Here in Pittsburgh, the Bruni family learned
of Lawrence's fate in September. They held out hope that he had been taken prisoner
or was alive and hiding out with the resistance. Then, the Defense Department learned
of his true fate and informed the family that Lawrence had been killed in action. His
death was reported in the December 15, 1944 edition of the Pittsburgh Press.
Lawrence's body was eventually recovered and interred in Italy at the Florence
American Cemetery and Memorial, Pot D, Row 8, Grave 43.
By the end of the war, the 455th Bombardment
Group had flown 252 combat missions over France, Italy, Germany, Poland, Hungary,
Austria, and the Balkans. It's planes dropped 13,249 tons of munitions. The Group
lost 118 aircraft, 31 directly to fighters, 36 directly to flak, and 51 from all
other causes combined. Casualties totaled 147 KIA, 268 MIA, 179 POW, and 169 wounded
On the other hand, the Group is credited with
119 enemy aircraft destroyed and another 78 probables. Only about 40% of the original
crews returned. Nicknamed the "Vulgar Vultures," the 455th Bombardment Group's final
mission was flown on April 26, 1945. It was inactivated on September 9,
As for the B-24 Liberator bomber known as
"Pittsburgh Babe," it was assigned a new crew in the 472nd Bombardment Squadron
and continued flying until war's end.
The B24 Liberator Bomber, "Pittsburgh
Babe," part of the 472nd Bombardment Squadron - 1945.
Rear: Lt Donald W. Ammann, Lt James I. Helt, Lt Gerald W. Becker,
F/O Edgar S. Lemmey.
Kneeling: Cpl. David P. Hepler, Cpl. Edward F. Zabovnik, Cpl. Sidney A. Rains,
Cpl. Leon W. Phillips, Cpl. George J. Kruger, Cpl.
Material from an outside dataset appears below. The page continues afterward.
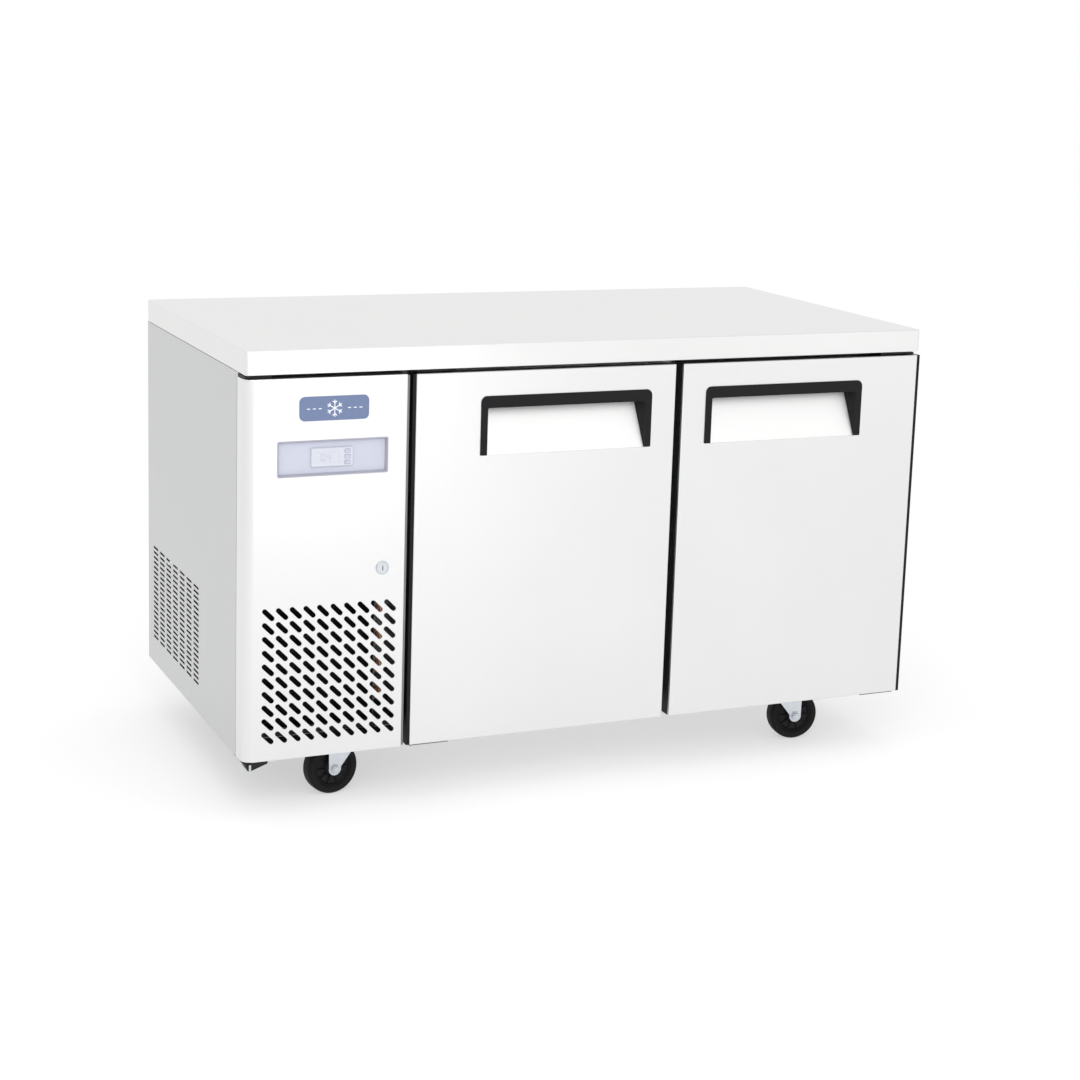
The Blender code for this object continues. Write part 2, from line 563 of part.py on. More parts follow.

Italy E. Rowe.
NOTE: In the casualty report printed in the
Pittsburgh Press on December 15, 1944, Lt. Bruni's next of kin was listed as his
uncle, Nicholas A. Capo, of 1221 Berkshire Avenue. For some time we had Lawrence
listed as a Brookline war casualty, but in reality he belongs on the Mount Washington
neighborhood memorial. We have decided, however, to keep his story here on the Brookline
Connection because, like all of these histories, it is compelling and he is an American
hero with ties to our proud neighborhood.